§ **PROVIDED MATERIAL**
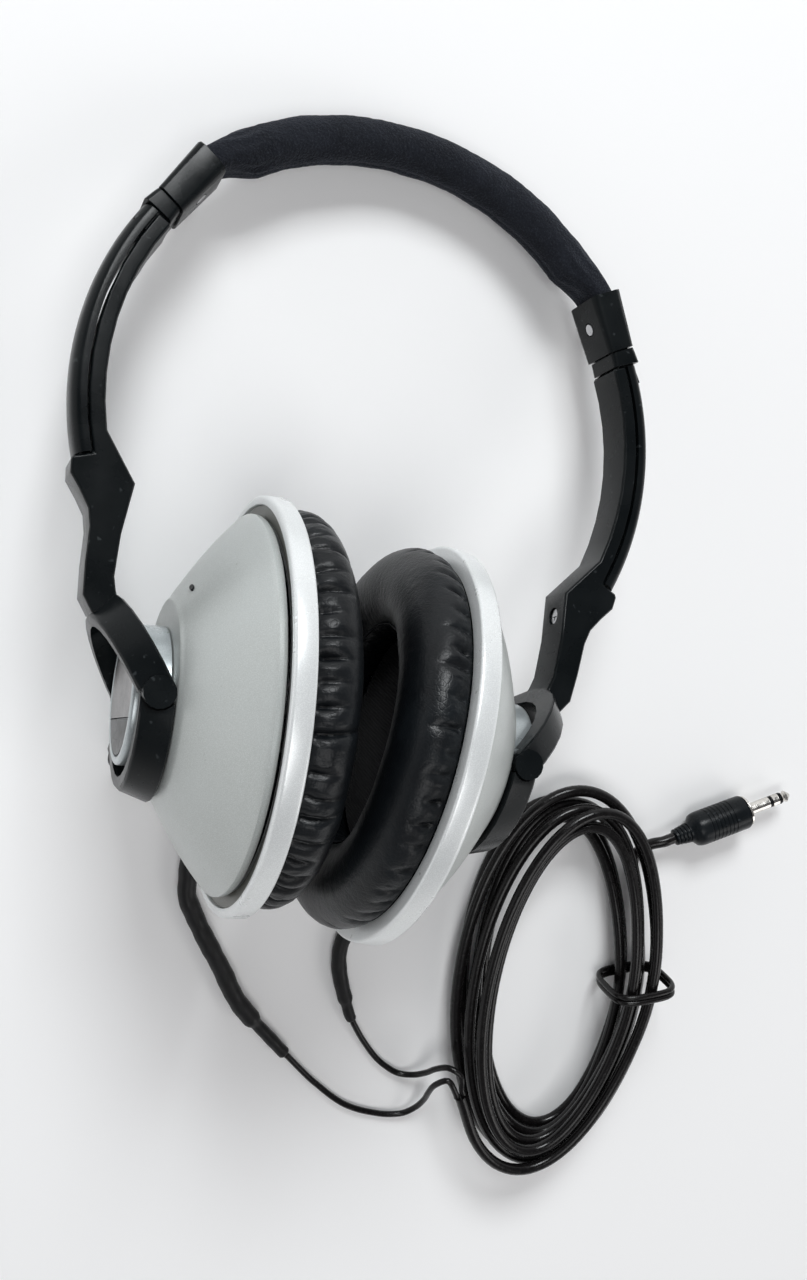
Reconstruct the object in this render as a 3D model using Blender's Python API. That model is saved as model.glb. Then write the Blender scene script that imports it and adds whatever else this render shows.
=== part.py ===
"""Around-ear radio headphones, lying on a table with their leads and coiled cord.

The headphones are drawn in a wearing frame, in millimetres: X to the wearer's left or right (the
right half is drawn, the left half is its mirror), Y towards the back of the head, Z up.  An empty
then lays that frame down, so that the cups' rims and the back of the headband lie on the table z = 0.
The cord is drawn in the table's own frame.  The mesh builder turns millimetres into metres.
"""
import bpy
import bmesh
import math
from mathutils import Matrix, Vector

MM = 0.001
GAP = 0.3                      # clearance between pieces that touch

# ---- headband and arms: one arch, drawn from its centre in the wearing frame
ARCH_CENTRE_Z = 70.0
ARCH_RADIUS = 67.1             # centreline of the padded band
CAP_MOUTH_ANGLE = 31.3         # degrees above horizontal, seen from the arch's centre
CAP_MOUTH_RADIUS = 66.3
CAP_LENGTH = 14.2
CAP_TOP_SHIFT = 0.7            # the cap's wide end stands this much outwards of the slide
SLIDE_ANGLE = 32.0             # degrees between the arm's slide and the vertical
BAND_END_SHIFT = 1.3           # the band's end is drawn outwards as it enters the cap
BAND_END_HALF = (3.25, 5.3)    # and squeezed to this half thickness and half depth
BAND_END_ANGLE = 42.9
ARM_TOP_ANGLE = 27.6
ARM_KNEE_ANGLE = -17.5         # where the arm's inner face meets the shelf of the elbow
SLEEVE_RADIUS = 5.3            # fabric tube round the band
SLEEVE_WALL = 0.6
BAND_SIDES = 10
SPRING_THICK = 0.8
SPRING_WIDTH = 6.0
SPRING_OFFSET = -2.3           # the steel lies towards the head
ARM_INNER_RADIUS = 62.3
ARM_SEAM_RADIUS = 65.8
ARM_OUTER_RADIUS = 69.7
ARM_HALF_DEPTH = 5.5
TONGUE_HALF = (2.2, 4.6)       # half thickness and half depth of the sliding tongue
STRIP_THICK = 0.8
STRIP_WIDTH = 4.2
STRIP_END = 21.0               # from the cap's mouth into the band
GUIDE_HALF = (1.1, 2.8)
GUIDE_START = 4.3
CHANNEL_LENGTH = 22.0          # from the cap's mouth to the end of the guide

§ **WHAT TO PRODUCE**
Please write out exactly the lines from the start of the data through the line that contains "and coiled cord.", both ends included, and nothing else.

§ **ANSWER BELOW**
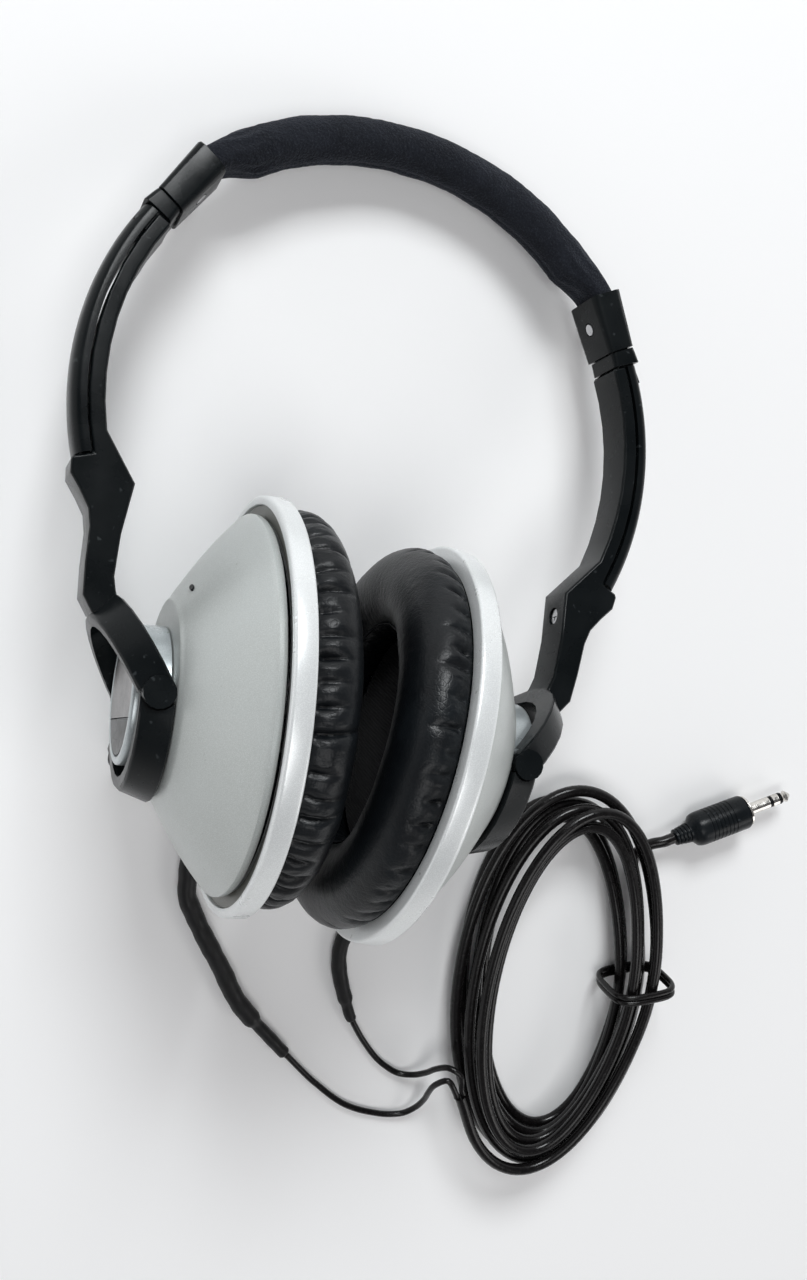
Reconstruct the object in this render as a 3D model using Blender's Python API. That model is saved as model.glb. Then write the Blender scene script that imports it and adds whatever else this render shows.
=== part.py ===
"""Around-ear radio headphones, lying on a table with their leads and coiled cord.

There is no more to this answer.